Highest Posterior Density

[hugobowne]

how do you like to describe HPD @ericmjl @justinbois @betanalpha ?

[justinbois]

http://bebi103.caltech.edu.s3-website-us-east-1.amazonaws.com/2020b/content/lecture_notes/lecture_04/posterior_summaries.html

From that, "If we’re considering a 95% credible interval, the HPD interval is the shortest interval that contains 95% of the probability mass of the posterior."

[ericmjl]

I was struggling for the right words, thanks @justinbois!

[betanalpha]

I don't describe the HPD at all because it's not a well-defined probabilistic object, i.e. it can't be defined as expectation values (or differences of expectation values in the case of quantiles) and hence can't be put into a decision theoretic framework.
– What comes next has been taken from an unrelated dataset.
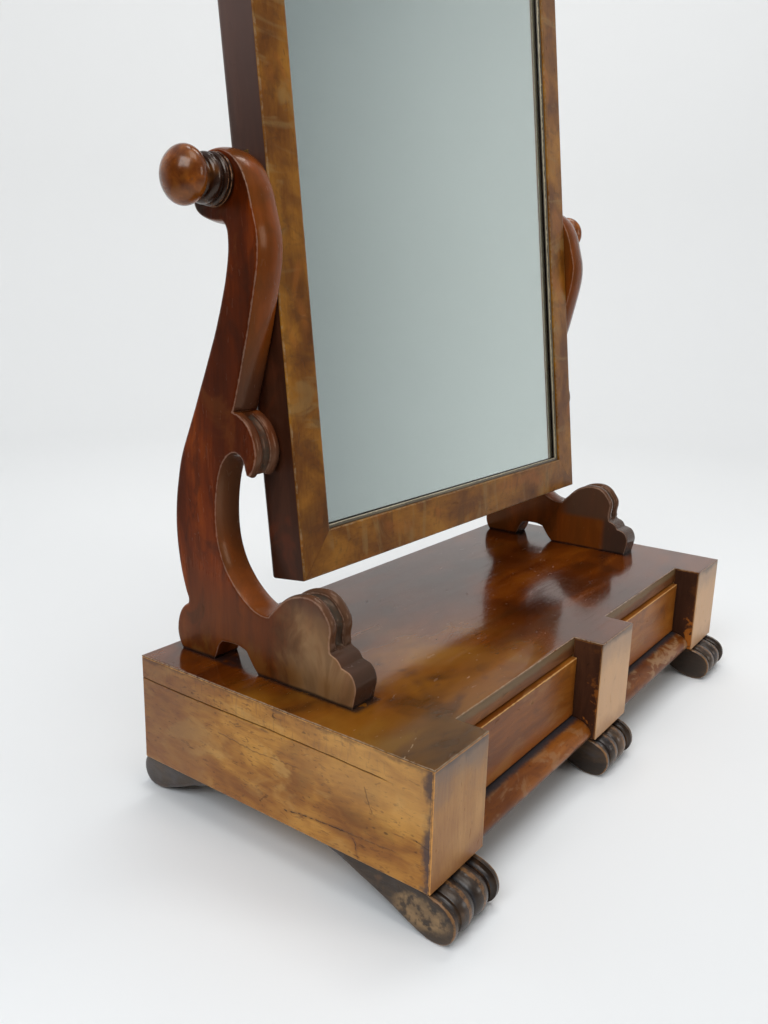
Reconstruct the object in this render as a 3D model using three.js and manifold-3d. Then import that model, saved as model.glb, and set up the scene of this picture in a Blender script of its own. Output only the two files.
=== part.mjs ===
// Table-top swing dressing mirror: a breakfront box base with two drawers on
// scroll feet, two scrolled uprights, and a framed looking glass that tilts
// between them on screwed pivots with turned knobs.
// Millimetres, +Z up, front faces -Y, origin on the surface it stands on,
// under the centre of the whole object.
import * as THREE from 'three';
import { mergeVertices } from 'three/addons/utils/BufferGeometryUtils.js';
import Module from 'manifold-3d';

const wasm = await Module();
wasm.setup();

// ---- driving dimensions -------------------------------------------------
const GAP = 0.2;            // glue line between fixed pieces
const FOOT_H = 39;          // underside of the box above the surface
const BOX_W = 660;          // base box, left to right
const BOX_D = 314;          // base box, front to back
const BOX_H = 100;          // base box, height
const BLOCK_W = 75;         // each projecting front block
const BAY_RECESS = 30;      // how far the drawer bays sit back
const VENEER = 1.2;         // veneer on the top and on the block fronts
const SIDE_T = 12;          // carcase side
const BOTTOM_T = 18;        // carcase bottom
const TOP_T = 17.7;         // carcase top with its veneer
const BACK_T = 10;          // carcase back
const PARTITION_T = 12;     // drawer partition
const NOSE_Y = -152.7;      // front of the rounded rail below each drawer
const DRAWER_FACE_Y = -132; // drawer fronts stand 5 mm proud of the bay
const DRAWER_FRONT_T = 14;
const DRAWER_SIDE_T = 7;
const DRAWER_DEPTH = 252;
const DRAWER_CLEAR = 0.8;
const FOOT_W = 66;          // front feet
const REAR_FOOT_W = 42;
const UPRIGHT_OUT = 295;    // outer face of each upright from the centre
const UPRIGHT_T = 28.5;
const PIVOT_Y = 86;         // tilt axis
const PIVOT_Z = 540;
const TILT = 6.94;          // degrees, leaning back at rest
const MIRROR_W = 530;
const MIRROR_H = 650;
const MIRROR_D = 40;
const MEMBER_W = 37.5;      // face width of the frame members
const PIVOT_FROM_BOTTOM = 324.4;
const PIVOT_FROM_FRONT = 26.5;
const LIP_D = 6.5;          // thickness of the lip in front of the glass
const REBATE_W = 10;
const GLASS_T = 4;
const SPINDLE_R = 4;

const TOP_Z = FOOT_H + BOX_H;         // top of the base
const HW = BOX_W / 2, HD = BOX_D / 2;
const BAY_Y = -HD + BAY_RECESS;       // front edge of the carcase in a bay

// ---- materials ----------------------------------------------------------
const mat = (color, roughness, metalness = 0) =>
  new THREE.MeshStandardMaterial({ color, roughness, metalness });
const MAHOGANY_BOX = [0x8f6238, 0.35], MAHOGANY_TOP = [0x5e3a22, 0.22];
const MAHOGANY_DARK = [0x4a2010, 0.28], MAHOGANY_FRAME = [0x6b4422, 0.35];
const FOOT_WOOD = [0x3a2c24, 0.45], PINE = [0xb08a5c, 0.75];
const BRASS = [0x9a7a3c, 0.4, 0.9], STEEL = [0x6a6a6a, 0.45, 0.9];
const GLASS = [0xb4bcb8, 0.05, 0.9];

const root = new THREE.Group();
function add(name, geometry, m, parent = root) {
  const mesh = new THREE.Mesh(geometry, mat(...m));
  mesh.name = name;
  parent.add(mesh);
  return mesh;
}

// ---- geometry helpers ---------------------------------------------------
// box between two corners
function boxGeo(x0, x1, y0, y1, z0, z1) {
  const g = new THREE.BoxGeometry(x1 - x0, y1 - y0, z1 - z0);
  g.translate((x0 + x1) / 2, (y0 + y1) / 2, (z0 + z1) / 2);
  return g;
}
const shapeOf = (pts) => new THREE.Shape(pts.map(([a, b]) => new THREE.Vector2(a, b)));
function area(pts) {
  let s = 0;
  for (let i = 0; i < pts.length; i++) {
    const [a, b] = pts[i], [c, d] = pts[(i + 1) % pts.length];
    s += a * d - c * b;
  }
  return s / 2;
}
// plan outline (x, y) raised from z0 to z1
function slab(pts, z0, z1) {
  const g = new THREE.ExtrudeGeometry(shapeOf(pts), { depth: z1 - z0, bevelEnabled: false, steps: 1 });
  g.translate(0, 0, z0);
  return g;
}
// side profile (y, z) run along X from x0 to x1
function prismX(pts, x0, x1) {
  const g = new THREE.ExtrudeGeometry(shapeOf(pts), { depth: x1 - x0, bevelEnabled: false, steps: 1 });
  const m = new THREE.Matrix4().makeBasis(
    new THREE.Vector3(0, 1, 0), new THREE.Vector3(0, 0, 1), new THREE.Vector3(1, 0, 0));
  g.applyMatrix4(m);
  g.translate(x0, 0, 0);
  return g;
}
// round bar along X, or along Z
function barX(r, x0, x1, y, z, seg = 16) {
  const g = new THREE.CylinderGeometry(r, r, x1 - x0, seg);
  g.rotateZ(-Math.PI / 2);
  g.translate((x0 + x1) / 2, y, z);
  return g;
}
function barZ(r, z0, z1, x, y, seg = 12) {
  const g = new THREE.CylinderGeometry(r, r, z1 - z0, seg);
  g.rotateX(Math.PI / 2);
  g.translate(x, y, (z0 + z1) / 2);
  return g;
}
function solid(geometry) {
  let g = geometry.clone();
  g.deleteAttribute('normal');
  g.deleteAttribute('uv');
  g = mergeVertices(g, 1e-4);
  const n = g.index ? g.index.array : Uint32Array.from({ length: g.attributes.position.count }, (_, i) => i);
  return new wasm.Manifold(new wasm.Mesh({
    numProp: 3,
    vertProperties: Float32Array.from(g.attributes.position.array),
    triVerts: Uint32Array.from(n),
  }));
}
function geometryOf(manifold) {
  const mesh = manifold.getMesh();
  const g = new THREE.BufferGeometry();
  const p = new Float32Array(mesh.vertProperties.length / mesh.numProp * 3);
  for (let i = 0; i < p.length / 3; i++)
    for (let k = 0; k < 3; k++) p[3 * i + k] = mesh.vertProperties[i * mesh.numProp + k];
  g.setAttribute('position', new THREE.BufferAttribute(p, 3));
  g.setIndex(new THREE.BufferAttribute(Uint32Array.from(mesh.triVerts), 1));
  g.computeVertexNormals();
  return g;
}
function cut(geometry, ...tools) {
  let s = solid(geometry);
  for (const t of tools) s = s.subtract(solid(t));
  return geometryOf(s);
}
function join(...parts) {
  let s = solid(parts[0]);
  for (const t of parts.slice(1)) s = s.add(solid(t));
  return s;
}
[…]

The subtlety in @justinbois's description is that "shortest" is not well-defined and will in general change when you reparameterize the ambient space. For me the additional computational problem with HPD estimators in the case of nontrivial target distributions makes the concept to confusing to be worth considering at all.

[ericmjl]

What if we reported just the interval from the 2.5th to the 97.5th percentile instead?

[justinbois]

Yes, @ericmjl , that's what @betanalpha advocates, and I usually do, too. The percentiles will not change for any change of variables for which the function used in changing the variables is monotonic.

[betanalpha]

To be honest 2.5% and 97.5% require way too many effective samples to be reasonable defaults. If you need 100 effective samples below the 2.5% quantile to estimate it with any decent precision then you need about 4000 effective samples total, which requires far more work than needed for most other estimation goals. When using intervals I just default to 10%-90%, and then if showing nested intervals continuing on to 20%-80%, 30%-70%, 40%-60%, and then the median. If I just need to summarize a one-dimensional marginal then I'll usually use a histogram, looking at the ECDF if there's any suspicion of odd effects like repeated values.